## BEGIN Given information

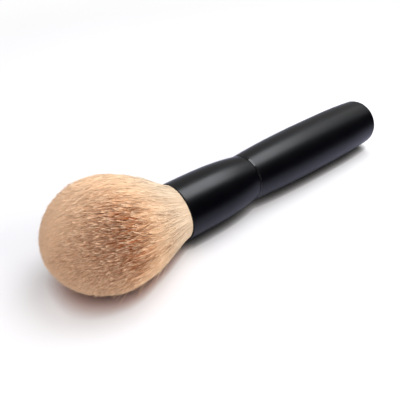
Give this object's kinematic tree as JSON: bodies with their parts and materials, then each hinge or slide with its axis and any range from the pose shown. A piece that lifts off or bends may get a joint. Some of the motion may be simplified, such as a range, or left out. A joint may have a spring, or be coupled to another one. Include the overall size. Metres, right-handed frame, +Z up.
{
  "type": "powder brush",
  "caption": "Short, thick brush for loose face powder: a full domed tuft of soft hair, a tapered black metal ferrule and a swelling black handle, lying on its side.",
  "frame": {"origin": "middle of the brush's footprint, on the surface that it lies on", "axes": "+X along the brush from the hair to the butt of the handle, +Y across it, +Z up from the surface"},
  "size_m": [0.1674, 0.0418, 0.0377],
  "materials": {
    "hair": "soft natural hair, cream at the root, tan in the middle and pale at the tips",
    "thread": "waxed thread",
    "resin": "clear amber resin, cast",
    "ferrule_coat": "drawn aluminium, anodised satin black",
    "glue": "set wood glue",
    "handle_lacquer": "turned hardwood under satin black lacquer"
  },
  "bodies": {
    "root": {"bristle_tuft": "hair", "binding_thread": "thread", "root_plug": "resin", "ferrule": "ferrule_coat", "tenon_glue": "glue", "handle": "handle_lacquer"}
  },
  "joints": []
}
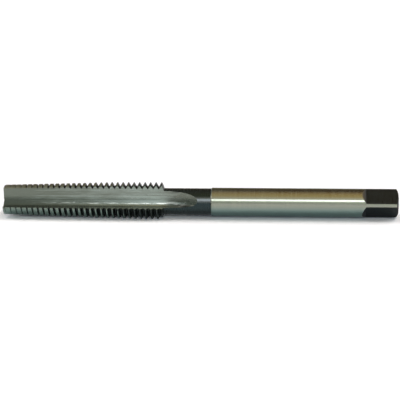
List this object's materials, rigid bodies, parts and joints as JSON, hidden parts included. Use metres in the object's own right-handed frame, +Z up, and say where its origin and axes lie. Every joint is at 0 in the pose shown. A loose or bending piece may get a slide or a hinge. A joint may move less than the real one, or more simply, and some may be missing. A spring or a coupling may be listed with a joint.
{
  "type": "nut tap",
  "caption": "Straight-fluted machine nut tap with a long tapered lead, a reduced neck, a slim cylindrical shank and a driving square.",
  "frame": {"origin": "on the tap axis, in the plane of the cutting end's face", "axes": "+X along the tap axis from the cutting end to the driving square; +Z up as the tap lies on two of its lands, with one flute facing down"},
  "size_m": [0.1245, 0.012, 0.0107],
  "materials": {
    "tool_steel": "hardened high speed steel: ground shank, thread and flutes, black oxide on the neck and square"
  },
  "bodies": {
    "root": {"nut_tap": "tool_steel"}
  },
  "joints": []
}
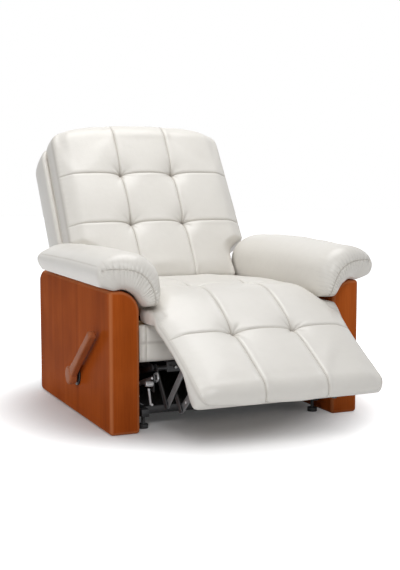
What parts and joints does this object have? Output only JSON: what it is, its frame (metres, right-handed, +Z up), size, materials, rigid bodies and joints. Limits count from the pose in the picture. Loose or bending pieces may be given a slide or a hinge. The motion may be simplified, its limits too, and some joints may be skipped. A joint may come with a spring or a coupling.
{
  "type": "recliner seat",
  "caption": "Wide manual recliner seat with wooden side panels, padded arms, quilted back and chaise, a fold-out footrest on a steel linkage and a side lever.",
  "frame": {"origin": "on the floor, under the middle of the whole seat as stored, with its footrest two thirds open", "axes": "+X towards the sitter's left, +Y towards the back, +Z up"},
  "size_m": [0.99, 1.5212, 0.9914],
  "materials": {
    "leather": "satin",
    "cherry_wood": "satin lacquer",
    "frame_wood": "raw",
    "black_steel": "satin",
    "grey_steel": "satin",
    "zinc": "bright",
    "black_nylon": "matte"
  },
  "bodies": {
    "frame": {"side_panel_right": "cherry_wood", "side_panel_left": "cherry_wood", "arm_pad_right": "leather", "arm_pad_left": "leather", "front_rail": "frame_wood", "rear_rail": "frame_wood", "side_rail_right": "frame_wood", "side_rail_left": "frame_wood", "seat_spring_1": "grey_steel", "seat_spring_2": "grey_steel", "seat_spring_3": "grey_steel", "seat_spring_4": "grey_steel", "seat_cushion": "leather", "chaise_bridge": "leather", "front_apron": "leather", "back_hinge_plate_right": "black_steel", "back_hinge_plate_left": "black_steel", "lever_escutcheon": "black_steel", "mechanism_plate_right": "black_steel", "mechanism_plate_left": "black_steel", "base_rail_right": "black_steel", "base_rail_left": "black_steel", "front_cross_tube": "black_steel", "rear_cross_tube": "black_steel", "levelling_foot_front_right": "black_nylon", "levelling_foot_front_left": "black_nylon", "levelling_foot_rear_right": "black_nylon", "levelling_foot_rear_left": "black_nylon", "front_cross_angle": "black_steel"},
    "footrest": {"footrest_pad": "leather", "footrest_board": "frame_wood", "footrest_bracket_right": "black_steel", "footrest_bracket_left": "black_steel"},
    "backrest": {"back_cushion": "leather", "back_board": "frame_wood", "back_shell": "leather", "back_bracket_right": "black_steel", "back_bracket_left": "black_steel"},
    "lever": {"lever_arm": "cherry_wood", "drive_shaft": "grey_steel", "drive_crank_right": "black_steel", "drive_crank_left": "black_steel"},
    "drive_rods": {"drive_rod_right": "zinc", "drive_rod_left": "zinc"},
    "shoulder_links": {"shoulder_link_right": "black_steel", "shoulder_link_left": "black_steel"},
    "lift_links": {"lift_link_right": "grey_steel", "lift_link_left": "grey_steel"},
    "cross_links": {"cross_link_right": "black_steel", "cross_link_left": "black_steel"},
    "toe_links": {"toe_link_right": "grey_steel", "toe_link_left": "grey_steel"}
  },
  "joints": [
    {"name": "footrest_fold", "type": "hinge", "parent": "frame", "child": "footrest", "pos_m": [0, -0.47723, 0.386], "axis": [-1, 0, 0], "range_deg": [-60, 30], "deforming": ["chaise_bridge"]},
    {"name": "back_recline", "type": "hinge", "parent": "frame", "child": "backrest", "pos_m": [0, 0.22477, 0.33], "axis": [-1, 0, 0], "range_deg": [-13, 27]},
    {"name": "lever_swing", "type": "hinge", "parent": "frame", "child": "lever", "pos_m": [0, -0.03123, 0.139], "axis": [-1, 0, 0], "range_deg": [-48.5, 24.5]},
    {"name": "rod_swing", "type": "hinge", "parent": "lever", "child": "drive_rods", "pos_m": [0, -0.04465, 0.07693], "axis": [-1, 0, 0], "range_deg": [-23, 45.5]},
    {"name": "shoulder_swing", "type": "hinge", "parent": "frame", "child": "shoulder_links", "pos_m": [0, -0.34723, 0.205], "axis": [-1, 0, 0], "range_deg": [-75.5, 38]},
    {"name": "lift_swing", "type": "hinge", "parent": "shoulder_links", "child": "lift_links", "pos_m": [0, -0.43723, 0.1], "axis": [-1, 0, 0], "range_deg": [-38, 75.5]},
    {"name": "cross_swing", "type": "hinge", "parent": "lift_links", "child": "cross_links", "pos_m": [0, -0.48415, 0.1493], "axis": [-1, 0, 0], "range_deg": [-69.5, 35]},
    {"name": "toe_swing", "type": "hinge", "parent": "cross_links", "child": "toe_links", "pos_m": [0, -0.52523, 0.103], "axis": [-1, 0, 0], "range_deg": [-38, 75.5]}
  ],
  "couplings": [
    {"joint": "lever_swing", "follows": "footrest_fold", "ratio": 0.8},
    {"joint": "rod_swing", "follows": "footrest_fold", "ratio": -0.75},
    {"joint": "shoulder_swing", "follows": "footrest_fold", "ratio": 1.25},
    {"joint": "lift_swing", "follows": "footrest_fold", "ratio": -1.25},
    {"joint": "cross_swing", "follows": "footrest_fold", "ratio": 1.15},
    {"joint": "toe_swing", "follows": "footrest_fold", "ratio": -1.25}
  ]
}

## END Given information

## Task objective
Copy out all of the records shown above exactly.

## Problem solution
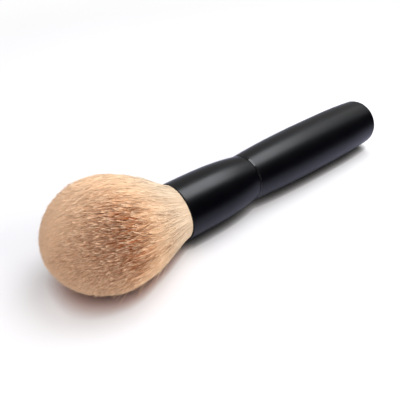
Give this object's kinematic tree as JSON: bodies with their parts and materials, then each hinge or slide with its axis and any range from the pose shown. A piece that lifts off or bends may get a joint. Some of the motion may be simplified, such as a range, or left out. A joint may have a spring, or be coupled to another one. Include the overall size. Metres, right-handed frame, +Z up.
{
  "type": "powder brush",
  "caption": "Short, thick brush for loose face powder: a full domed tuft of soft hair, a tapered black metal ferrule and a swelling black handle, lying on its side.",
  "frame": {"origin": "middle of the brush's footprint, on the surface that it lies on", "axes": "+X along the brush from the hair to the butt of the handle, +Y across it, +Z up from the surface"},
  "size_m": [0.1674, 0.0418, 0.0377],
  "materials": {
    "hair": "soft natural hair, cream at the root, tan in the middle and pale at the tips",
    "thread": "waxed thread",
    "resin": "clear amber resin, cast",
    "ferrule_coat": "drawn aluminium, anodised satin black",
    "glue": "set wood glue",
    "handle_lacquer": "turned hardwood under satin black lacquer"
  },
  "bodies": {
    "root": {"bristle_tuft": "hair", "binding_thread": "thread", "root_plug": "resin", "ferrule": "ferrule_coat", "tenon_glue": "glue", "handle": "handle_lacquer"}
  },
  "joints": []
}
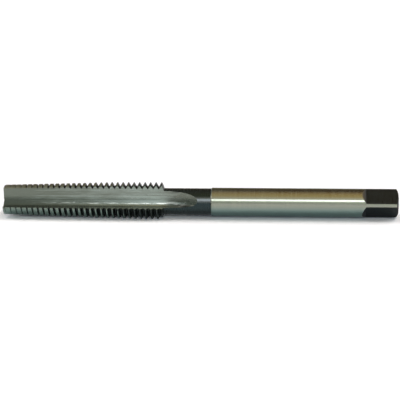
List this object's materials, rigid bodies, parts and joints as JSON, hidden parts included. Use metres in the object's own right-handed frame, +Z up, and say where its origin and axes lie. Every joint is at 0 in the pose shown. A loose or bending piece may get a slide or a hinge. A joint may move less than the real one, or more simply, and some may be missing. A spring or a coupling may be listed with a joint.
{
  "type": "nut tap",
  "caption": "Straight-fluted machine nut tap with a long tapered lead, a reduced neck, a slim cylindrical shank and a driving square.",
  "frame": {"origin": "on the tap axis, in the plane of the cutting end's face", "axes": "+X along the tap axis from the cutting end to the driving square; +Z up as the tap lies on two of its lands, with one flute facing down"},
  "size_m": [0.1245, 0.012, 0.0107],
  "materials": {
    "tool_steel": "hardened high speed steel: ground shank, thread and flutes, black oxide on the neck and square"
  },
  "bodies": {
    "root": {"nut_tap": "tool_steel"}
  },
  "joints": []
}
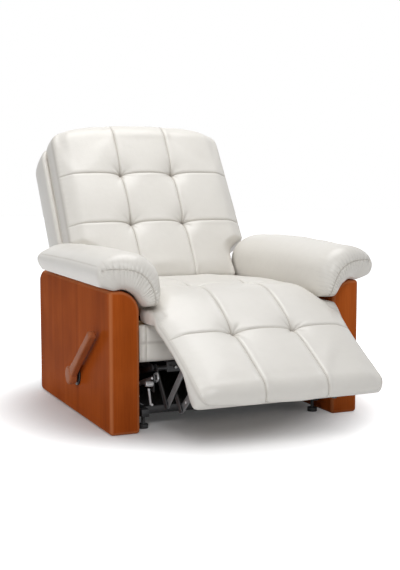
What parts and joints does this object have? Output only JSON: what it is, its frame (metres, right-handed, +Z up), size, materials, rigid bodies and joints. Limits count from the pose in the picture. Loose or bending pieces may be given a slide or a hinge. The motion may be simplified, its limits too, and some joints may be skipped. A joint may come with a spring or a coupling.
{
  "type": "recliner seat",
  "caption": "Wide manual recliner seat with wooden side panels, padded arms, quilted back and chaise, a fold-out footrest on a steel linkage and a side lever.",
  "frame": {"origin": "on the floor, under the middle of the whole seat as stored, with its footrest two thirds open", "axes": "+X towards the sitter's left, +Y towards the back, +Z up"},
  "size_m": [0.99, 1.5212, 0.9914],
  "materials": {
    "leather": "satin",
    "cherry_wood": "satin lacquer",
    "frame_wood": "raw",
    "black_steel": "satin",
    "grey_steel": "satin",
    "zinc": "bright",
    "black_nylon": "matte"
  },
  "bodies": {
    "frame": {"side_panel_right": "cherry_wood", "side_panel_left": "cherry_wood", "arm_pad_right": "leather", "arm_pad_left": "leather", "front_rail": "frame_wood", "rear_rail": "frame_wood", "side_rail_right": "frame_wood", "side_rail_left": "frame_wood", "seat_spring_1": "grey_steel", "seat_spring_2": "grey_steel", "seat_spring_3": "grey_steel", "seat_spring_4": "grey_steel", "seat_cushion": "leather", "chaise_bridge": "leather", "front_apron": "leather", "back_hinge_plate_right": "black_steel", "back_hinge_plate_left": "black_steel", "lever_escutcheon": "black_steel", "mechanism_plate_right": "black_steel", "mechanism_plate_left": "black_steel", "base_rail_right": "black_steel", "base_rail_left": "black_steel", "front_cross_tube": "black_steel", "rear_cross_tube": "black_steel", "levelling_foot_front_right": "black_nylon", "levelling_foot_front_left": "black_nylon", "levelling_foot_rear_right": "black_nylon", "levelling_foot_rear_left": "black_nylon", "front_cross_angle": "black_steel"},
    "footrest": {"footrest_pad": "leather", "footrest_board": "frame_wood", "footrest_bracket_right": "black_steel", "footrest_bracket_left": "black_steel"},
    "backrest": {"back_cushion": "leather", "back_board": "frame_wood", "back_shell": "leather", "back_bracket_right": "black_steel", "back_bracket_left": "black_steel"},
    "lever": {"lever_arm": "cherry_wood", "drive_shaft": "grey_steel", "drive_crank_right": "black_steel", "drive_crank_left": "black_steel"},
    "drive_rods": {"drive_rod_right": "zinc", "drive_rod_left": "zinc"},
    "shoulder_links": {"shoulder_link_right": "black_steel", "shoulder_link_left": "black_steel"},
    "lift_links": {"lift_link_right": "grey_steel", "lift_link_left": "grey_steel"},
    "cross_links": {"cross_link_right": "black_steel", "cross_link_left": "black_steel"},
    "toe_links": {"toe_link_right": "grey_steel", "toe_link_left": "grey_steel"}
  },
  "joints": [
    {"name": "footrest_fold", "type": "hinge", "parent": "frame", "child": "footrest", "pos_m": [0, -0.47723, 0.386], "axis": [-1, 0, 0], "range_deg": [-60, 30], "deforming": ["chaise_bridge"]},
    {"name": "back_recline", "type": "hinge", "parent": "frame", "child": "backrest", "pos_m": [0, 0.22477, 0.33], "axis": [-1, 0, 0], "range_deg": [-13, 27]},
    {"name": "lever_swing", "type": "hinge", "parent": "frame", "child": "lever", "pos_m": [0, -0.03123, 0.139], "axis": [-1, 0, 0], "range_deg": [-48.5, 24.5]},
    {"name": "rod_swing", "type": "hinge", "parent": "lever", "child": "drive_rods", "pos_m": [0, -0.04465, 0.07693], "axis": [-1, 0, 0], "range_deg": [-23, 45.5]},
    {"name": "shoulder_swing", "type": "hinge", "parent": "frame", "child": "shoulder_links", "pos_m": [0, -0.34723, 0.205], "axis": [-1, 0, 0], "range_deg": [-75.5, 38]},
    {"name": "lift_swing", "type": "hinge", "parent": "shoulder_links", "child": "lift_links", "pos_m": [0, -0.43723, 0.1], "axis": [-1, 0, 0], "range_deg": [-38, 75.5]},
    {"name": "cross_swing", "type": "hinge", "parent": "lift_links", "child": "cross_links", "pos_m": [0, -0.48415, 0.1493], "axis": [-1, 0, 0], "range_deg": [-69.5, 35]},
    {"name": "toe_swing", "type": "hinge", "parent": "cross_links", "child": "toe_links", "pos_m": [0, -0.52523, 0.103], "axis": [-1, 0, 0], "range_deg": [-38, 75.5]}
  ],
  "couplings": [
    {"joint": "lever_swing", "follows": "footrest_fold", "ratio": 0.8},
    {"joint": "rod_swing", "follows": "footrest_fold", "ratio": -0.75},
    {"joint": "shoulder_swing", "follows": "footrest_fold", "ratio": 1.25},
    {"joint": "lift_swing", "follows": "footrest_fold", "ratio": -1.25},
    {"joint": "cross_swing", "follows": "footrest_fold", "ratio": 1.15},
    {"joint": "toe_swing", "follows": "footrest_fold", "ratio": -1.25}
  ]
}